Les caprins

A Capra Corsa

Zone d’élevage

La chèvre corse (A capra corsa) est présente sur l’île depuis des millénaires et constitue actuellement près de 98% du cheptel caprin régional (Plus de 45 000 animaux, dont environ 33 000 chèvres mères, selon Agreste).

Description

La race caprine insulaire présente un format moyen : une femelle pèse 30 à 40 kg et un mâle, 45 à 60 kg. Dotée d’une tête fine et de petites oreilles, la chèvre corse arbore des cornes parallèles et recourbées ainsi qu’une robe à poils longs pouvant présenter différentes couleurs : noir, roux, fauve, bariolé de blanc ou panaché.

Caractéristiques et aptitudes spécifiques

La chèvre corse est un animal laitier qui se caractérise par sa rusticité, par ses facultés d’adaptation au climat et à l’environnement insulaire et par son aptitude à valoriser le maquis. Sa robe à poil long la protège des épineux tandis que ses membres robustes et ses sabots puissants lui confèrent la capacité d’évoluer aisément sur les parcours difficiles. La production moyenne laitière par lactation est de 181 litres en 205 jours de traite.

Présence historique

Seul recours à la valorisation des reliefs escarpés insulaires peu propices à la mise en culture, l’élevage caprin extensif semble avoir été présent depuis la nuit des temps en Corse. Conduite en troupeaux (« greghje »), par des doubles transhumances entre plaines et montagnes sur d’immenses territoires (« rughjoni ») ou au contraire « au piquet », autour des villages, la chèvre corse a toujours été intégrée à la vie de la population locale. Elle a largement contribué à l’alimentation humaine (lait, fromage, viande) et son pelage était utilisé dans la confection de vêtements (« u pilone »), de couvertures ou de cordes (« a funa »). Ses cornes servaient à la fabrication de manches de couteaux et d’instruments de musique (« a pifana ») (Bouche et al., 2002).

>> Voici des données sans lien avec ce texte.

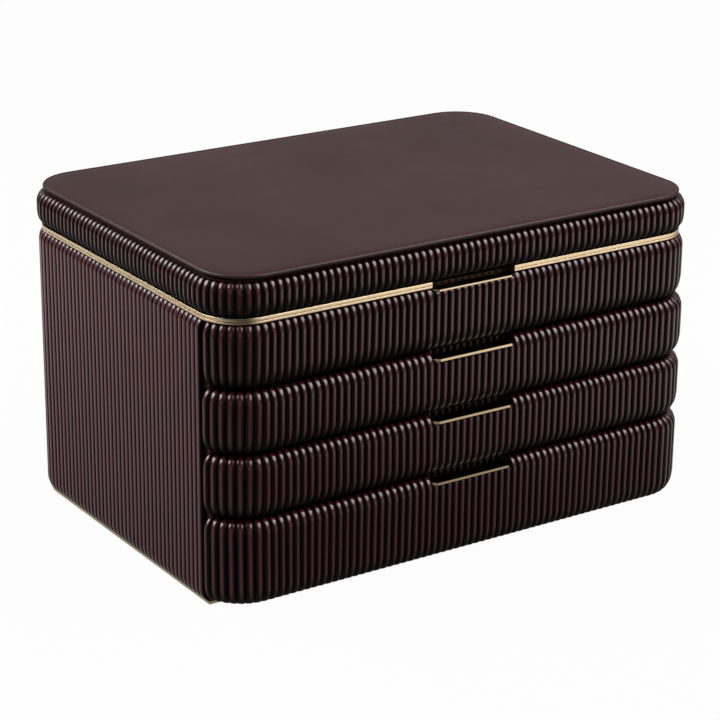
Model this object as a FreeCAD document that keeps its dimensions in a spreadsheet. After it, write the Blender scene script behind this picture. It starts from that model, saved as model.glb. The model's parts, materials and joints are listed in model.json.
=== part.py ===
import FreeCAD, Part
import math
import os
import Sketcher

# A jewellery box covered in pleated leather: a hinged lid over an open tray, and three drawers below it.
# Millimetres, +Z up. The origin is the middle of the underside, below the middle of the brass seam's
# outline. X is the width, the front faces -Y, and the lid's hinges are along the back.

V = FreeCAD.Vector
doc = FreeCAD.newDocument("jewellery_box")
sheet = doc.addObject("Spreadsheet::Sheet", "sizes")

DIMENSIONS = {
    # the brass seam between body and lid sets the outline that every other outline is offset from
    "seam_width": 330.0,
    "seam_depth": 233.0,
    "seam_corner": 26.0,
    # heights, from the table up
    "felt_thick": 1.0,
    "base_frame_thick": 1.6,
    "base_board_thick": 6.0,
    "body_tall": 168.0,
    "low_tier": 54.0,
    "body_rim_thick": 1.2,
    "seam_gap": 0.2,
    "lid_rim_thick": 2.0,
    "lid_frame_tall": 15.6,
    "lid_board_thick": 4.8,
    "lid_panel_thick": 3.9,
    # the wooden case
    "core_inset": 2.5,
    "panel_thick": 7.5,
    "front_depth": 19.5,
    "front_gap": 0.4,
    "shelf_thick": 3.0,
    "tray_floor_thick": 4.0,
    "base_inset": 0.2,
    "base_rail_width": 20.0,
    "base_front_reach": 1.5,
    "felt_inset": 6.0,
    # pleated leather covers
    "cover_bulge": 2.2,
    "tray_bulge": 2.9,
    "drawer_bulge": 4.3,
    "cover_round": 4.2,
    "front_round": 5.5,
    "cover_end_round": 1.8,
    "cover_wrap": 1.6,
    "cover_fit": 0.1,
    "cover_gap": 0.2,
    "side_seam": 1.8,
    "cover_back_gap": 0.6,
    "tier_gap": 1.5,
    "base_gap": 0.6,
    # lid
    "lid_core_inset": 3.0,
    "lid_wall": 9.0,
    "lid_bulge": 3.0,
    "lid_round": 5.5,
    "lid_panel_inset": 1.0,
    "lid_panel_overhang": 0.75,
    "lid_panel_corner": 28.0,
    "lid_panel_round": 2.2,
    "lining_thick": 1.2,
    "mirror_inset_x": 35.0,
    "mirror_inset_y": 31.5,
    "mirror_corner": 12.0,
    "mirror_thick": 3.0,
    "mirror_frame_width": 10.0,
    "mirror_lip": 2.0,
    "mirror_cover": 1.0,
    # hinges
    "hinge_inset": 70.0,
    "hinge_length": 44.0,
    "hinge_mid_length": 16.0,
    "hinge_set_back": 3.8,
    "knuckle_radius": 2.2,
    "knuckle_gap": 0.2,
    "hinge_pin_radius": 1.1,
    "pin_clearance": 0.05,
    "leaf_width": 8.5,
    "leaf_gap": 0.1,
    "screw_radius": 1.0,
    "screw_head_radius": 1.9,
    "screw_head_thick": 0.7,
    "screw_length": 8.0,
    "screw_pitch": 16.0,
    "screw_fit": 0.05,
    # brass finger pulls
    "pull_width": 57.6,
    "pull_thick": 1.4,
    "pull_drop": 3.8,
    "pull_depth": 7.5,
    "pull_proud": 0.3,
    "pull_chamfer": 3.7,
    "pull_fit": 0.1,
    "ledge_thick": 1.0,
    "ledge_drop": 1.1,
    "ledge_set_back": 0.7,
    # drawer boxes
    "drawer_side_gap": 1.0,
    "drawer_lift": 0.3,
    "drawer_wall": 6.0,
    "drawer_floor": 3.0,
    "drawer_back_room": 19.5,
    "drawer_headroom": 3.3,
    "drawer_back_gap": 0.8,
    "glide_thick": 0.5,
    "glide_width": 10.0,
    "glide_inset": 24.0,
    "glide_end": 6.0,
    "stop_place": 60.0,
    "stop_width": 12.0,
    "stop_depth": 4.0,
    "stop_tall": 2.2,
    "stop_set_back": 23.0,
    # suede inserts
    "pad_thick": 1.5,
    "insert_gap": 0.3,
    # a square pad clears a rounded corner by this share of the corner's radius
    "corner_share": 0.3,
    "divider_thick": 3.0,
    "divider_drop": 6.0,
    "tray_divider_x": 16.0,
    "tray_divider_tall": 25.0,
    "roll_radius": 9.0,
    "roll_gap": 0.6,
    "roll_end_gap": 1.0,
    # how far a cut reaches past the piece that it cuts
    "overshoot": 1.0,
}
for row, (name, number) in enumerate(DIMENSIONS.items(), start=1):
    sheet.set(f"A{row}", name)
    sheet.set(f"B{row}", str(number))
    sheet.setAlias(f"B{row}", name)
doc.recompute()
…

De statut plus noble au départ, du fait de la contribution de son lait dans la consommation humaine (allaitement des enfants), l’élevage caprin a vu son image rétrograder au fur et à mesure de l’industrialisation de la fromagerie ovine débutée il y a plus d’un siècle. En effet, l’arrivée en Corse d’industriels du rayon de Roquefort a eu pour conséquence de faire progressivement entrer la brebis dans une économie marchande (échanges fiduciaires) et de cantonner la chèvre dans une économie domestique (troc et paiement en nature). Les pâturages les plus productifs furent attribués aux brebis, sources de rentrées sonnantes et trébuchantes, laissant à la chèvre, les maquis les plus escarpés. Ce partage inégal a contraint le chevrier à un isolement forcé (suivi et gardiennage du troupeau), ceci au point de le prétendre peu sociable voire peu enclin à l’organisation (Bouche et al., 2002). Selon Daniel Sabiani, ancien président du syndicat des éleveurs caprins (Capra Corsa), « le chevrier bénéficie d’une image culturellement très positive, mais socialement fortement dégradée ».

Des actions visant à sauvegarder la chèvre corse ont abouti, en juin 2003, à la reconnaissance officielle de la race caprine insulaire par le Ministère de l’Agriculture. Par voie de conséquence, cette reconnaissance a permis d’inscrire la production du lait de chèvre dans le cahier des charges de l’AOP Brocciu et d’engager une démarche de certification pour le cabri et les fromages.

Mode d’élevage et valorisation

L’élevage extensif est essentiellement basé sur la valorisation de parcours couverts de maquis et au relief accidenté. Les troupeaux évoluent à l’extérieur toute l’année. La transhumance est beaucoup plus réduite qu’autrefois car l’assainissement des plaines du littoral a favorisé la sédentarisation des chevriers ; celle-ci concerne aujourd’hui 90% des troupeaux. En Corse, la transhumance est « inverse » : les chevriers appartiennent aux communautés de montagne. En été, ils font paître leur troupeau autour de leur village d’origine ou dans les estives qui leur appartiennent. D’octobre à mai, ils investissent les zones basses et littorales où la ressource naturelle est plus abondante.

Environ 80% des éleveurs caprins sont également transformateurs fermiers. Ils produisent plusieurs types de fromages dont le brocciu, élaboré à partir de lactosérum et bénéficiant d’une AOP.

Période de production

La traite s’étend de mi-janvier à juin. Naturellement dessaisonnées, 85% des mises-bas ont lieu en automne (fin octobre, mi-novembre).